We’ll explore how Netflix, with its massive user base and microservices architecture, likely handles these concerns. You’ll learn about the flow of requests from a user attempting to log in to making a content request, and how security context is maintained and enforced across various backend services. Understanding these concepts is vital for anyone designing secure, scalable distributed systems.
This chapter builds upon the foundational understanding of microservices, API gateways, and general distributed systems principles covered in previous sections. We’ll specifically focus on the architectural patterns Netflix likely employs to achieve robust identity and access control at a global scale.
The Challenge of Identity and Access at Netflix Scale
Netflix operates on a global scale with hundreds of millions of subscribers and thousands of microservices. This presents unique challenges for authentication and authorization:
- Massive User Base: Authenticating and managing sessions for a global audience requires highly scalable and resilient identity providers.
- Microservices Complexity: With thousands of independent services, explicitly authorizing every service-to-service interaction and every user request against granular policies can be complex and introduce latency.
- Real-time Decision Making: Authorization decisions need to be made with minimal latency to ensure a smooth user experience.
- Least Privilege Principle: Ensuring users and services only have the minimal necessary permissions to perform their tasks is critical for security.
- Dynamic Policies: Policies might need to change rapidly (e.g., content licensing agreements, regional restrictions, new feature rollouts).
- Resilience: AuthN/AuthZ services are critical path components; their failure can bring down the entire system.
Core Components and Flow for Authentication and Authorization
Netflix’s architecture for AuthN/AuthZ likely leverages a combination of standard industry patterns adapted for their scale and specific needs.

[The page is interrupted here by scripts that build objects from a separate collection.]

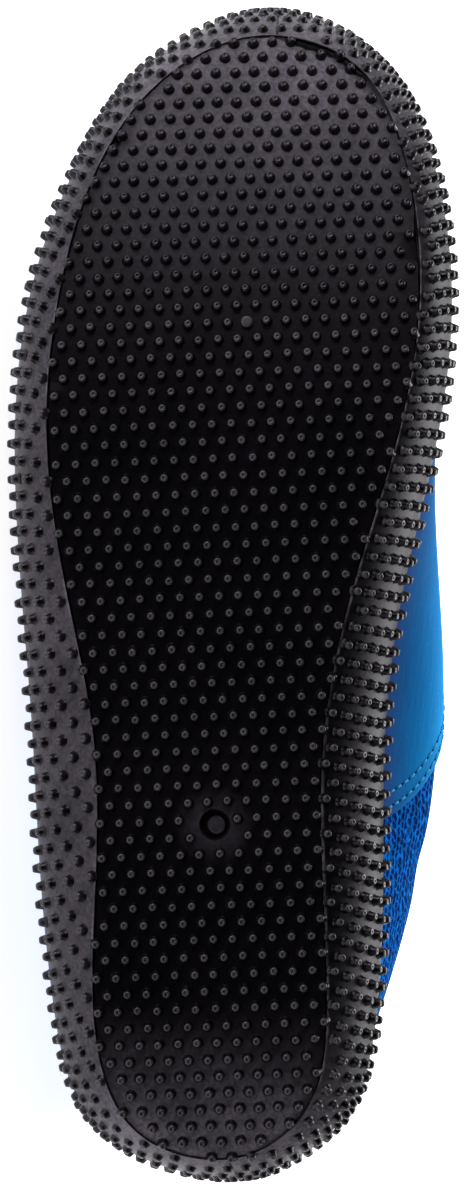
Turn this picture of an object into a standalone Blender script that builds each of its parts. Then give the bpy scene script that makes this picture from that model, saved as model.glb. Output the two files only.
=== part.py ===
"""A right water shoe that lies on its outer side, resting on the sole's edge and the upper.

Metres. The shoe is modelled standing: +X to the toe, +Y to the inner side, +Z up,
with the heel's end at x = 0 and the tread's flat spots at z = 0. An empty then lays it down.
"""

import math
from collections import namedtuple
from functools import lru_cache

import bmesh
import bpy
import numpy as np
from mathutils import Matrix, Vector
from mathutils.bvhtree import BVHTree

# Overall sizes
SOLE_LENGTH = 0.2706
SOLE_WIDTH = 0.098
INSTEP_HEIGHT = 0.080

# Sole
BASE_THICKNESS = 0.005
SIDE_HEIGHT = 0.020
SIDE_THICKNESS = 0.0024
END_EXTRA_HEIGHT = 0.0035
SIDE_START_DEG = 24.0
SIDE_END_DEG = 90.0
TREAD_HEEL_INSET = 0.0061
TREAD_TOE_INSET = 0.0079
HEEL_RISE = 0.008
HEEL_RISE_END = 0.19
ARCH_RISE = 0.0015
ARCH_START = 0.30
ARCH_END = 0.48
TOE_SPRING = 0.032
TOE_SPRING_START = 0.60
TOE_SPRING_POWER = 1.7

# Studs on the side
STUD_HEIGHT = 0.0020
STUD_PITCH = 0.00385
STUD_ROW = 0.0022

# Injection gate in the tread
GATE_X = 0.0820
GATE_Y = -0.0055
GATE_RADIUS = 0.0034
GATE_PLUG_RADIUS = 0.0020
GATE_DEPTH = 0.0008

# Upper
UPPER_WALL = 0.0020
UPPER_ROWS = 10
COLLAR_LENGTH = 0.122
COLLAR_FRONT_LENGTH = 0.034

# Pieces on and in the upper
INSOLE_THICKNESS = 0.003
PANEL_THICKNESS = 0.0010
BINDING_THICKNESS = 0.0008
BINDING_WIDTH = 0.0065
CLEARANCE = 0.0003
PANEL_CLEARANCE = 0.0004
BINDING_CLEARANCE = 0.0004
BINDING_INNER_CLEARANCE = 0.0010

# Half widths of the sole as shares of SOLE_WIDTH, at thirteen places from heel to toe
# that lie as the points of a half turn do: close together at both ends.
SoleSection = namedtuple("SoleSection", "tread_outer tread_inner side_outer side_inner")
SOLE_SECTIONS = (
    SoleSection(0.030, 0.030, 0.000, 0.000),
    SoleSection(0.185, 0.110, 0.210, 0.160),
    SoleSection(0.280, 0.205, 0.353, 0.295),
    SoleSection(0.318, 0.220, 0.415, 0.342),
    SoleSection(0.323, 0.198, 0.457, 0.343),
    SoleSection(0.345, 0.184, 0.492, 0.331),
    SoleSection(0.425, 0.230, 0.536, 0.355),
    SoleSection(0.483, 0.314, 0.565, 0.418),
    SoleSection(0.473, 0.358, 0.541, 0.441),
    SoleSection(0.415, 0.337, 0.455, 0.400),
    SoleSection(0.308, 0.273, 0.334, 0.310),
    SoleSection(0.160, 0.165, 0.165, 0.165),
    SoleSection(0.000, 0.000, 0.000, 0.000),
)

# The upper above the sole, at the same thirteen places of each level's own length.
# Widths are shares of SOLE_WIDTH, heights above the tread are shares of INSTEP_HEIGHT.
UpperSection = namedtuple(
    "UpperSection",
    "bulge_outer bulge_inner bulge_height"
    " shoulder_outer shoulder_inner shoulder_height crest_side crest_height",
)
UPPER_SECTIONS = (
    UpperSection(0.000, 0.000, 0.530, 0.000, 0.000, 0.800, 0.000, 1.430),
    UpperSection(0.165, 0.150, 0.530, 0.148, 0.138, 0.797, 0.000, 1.425),
    UpperSection(0.285, 0.275, 0.535, 0.240, 0.232, 0.792, 0.010, 1.405),
    UpperSection(0.348, 0.362, 0.545, 0.288, 0.294, 0.787, 0.022, 1.355),
    UpperSection(0.380, 0.428, 0.555, 0.315, 0.342, 0.785, 0.036, 1.270),
    UpperSection(0.400, 0.462, 0.550, 0.322, 0.364, 0.795, 0.050, 1.140),
    UpperSection(0.425, 0.440, 0.520, 0.300, 0.335, 0.765, 0.043, 0.970),
    UpperSection(0.450, 0.405, 0.460, 0.292, 0.290, 0.660, 0.018, 0.828),
    UpperSection(0.445, 0.392, 0.400, 0.288, 0.258, 0.560, -0.012, 0.702),
    UpperSection(0.385, 0.347, 0.350, 0.258, 0.232, 0.462, -0.030, 0.585),
    UpperSection(0.282, 0.258, 0.325, 0.192, 0.175, 0.400, -0.020, 0.488),
    UpperSection(0.148, 0.138, 0.318, 0.100, 0.092, 0.364, -0.010, 0.428),
    UpperSection(0.000, 0.000, 0.304, 0.000, 0.000, 0.352, 0.000, 0.402),
)

# Where each level of the upper starts at the heel and ends at the toe, as shares of SOLE_LENGTH
LevelEnds = namedtuple("LevelEnds", "heel toe")
BULGE_ENDS = LevelEnds(0.008, 0.980)
SHOULDER_ENDS = LevelEnds(0.026, 0.958)
CREST_ENDS = LevelEnds(0.050, 0.924)

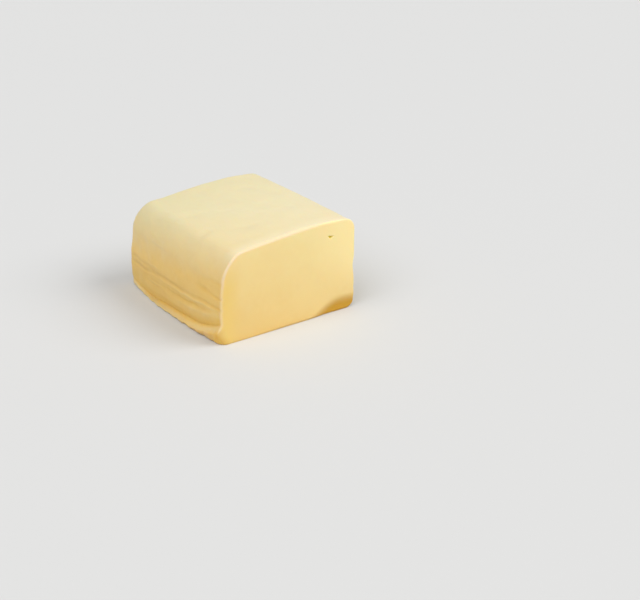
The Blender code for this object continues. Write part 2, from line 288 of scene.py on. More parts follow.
lip = {
    "flare": 0.0043, "full": 0.45,      # share of the lip's height over which it swells out
    "turnUnder": 0.20,      # it rolls back in by this share at its foot
    "cutShare": 0.70, "cutReach": 0.034,      # it is flatter at the knife cut and towards the moulded end
    "fadeStart": 0.070, "endShare": 0.06,
    "waver": 300, "waverRate": 1.7, "waverNumber": 9,      # and it swells unevenly
    "tuck": 0.0007, "tuckReach": 0.0060,      # the wall over it turns in
    "tuckStart": 0.020, "tuckEnd": (0.090, 0.120),
    # how strong the painted bounce light and shade at its foot is along the loaf, and how far under the
    # groove that starts
    "footShare": ((0, 0.92), (0.020, 0.92), (0.035, 0.80), (0.050, 0.50), (0.065, 0.22), (0.080, 0.05),
                  (0.134, 0.05)),
    "footStart": ((0, 0.02), (0.008, 0.04), (0.018, 0.12), (0.134, 0.20)), "footRamp": 0.44,
}
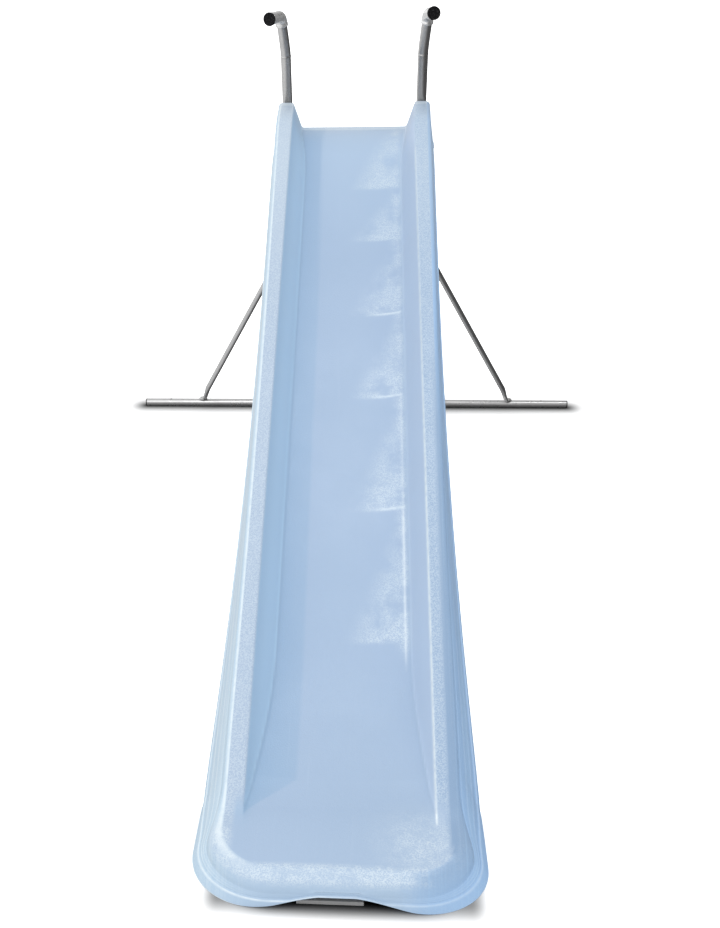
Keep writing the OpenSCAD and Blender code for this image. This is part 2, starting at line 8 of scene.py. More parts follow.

1. Identity Provider (IdP)
(Likely Inference) At the core of user authentication is an Identity Provider (IdP). This system is responsible for:
- User Lifecycle Management: Creating, updating, and deleting user accounts.
- Credential Management: Storing and validating user credentials (passwords, social logins).
- Authentication: Verifying a user’s identity based on provided credentials.
Upon successful authentication, the IdP issues security tokens, most likely JSON Web Tokens (JWTs), to the client. JWTs are stateless, self-contained, and digitally signed, making them ideal for distributed systems where many services might need to verify a user’s identity without contacting a central IdP on every request.
2. API Gateway (Edge/Front Door)
As discussed in earlier chapters, Netflix uses an API Gateway layer (historically Zuul, now more advanced internal solutions often referred to as “Edge Gateway” or similar) as the entry point for all client requests. This layer plays a crucial role in the AuthN/AuthZ flow:
- Initial Token Validation: The Gateway first validates the JWT presented by the client (signature, expiration, basic integrity).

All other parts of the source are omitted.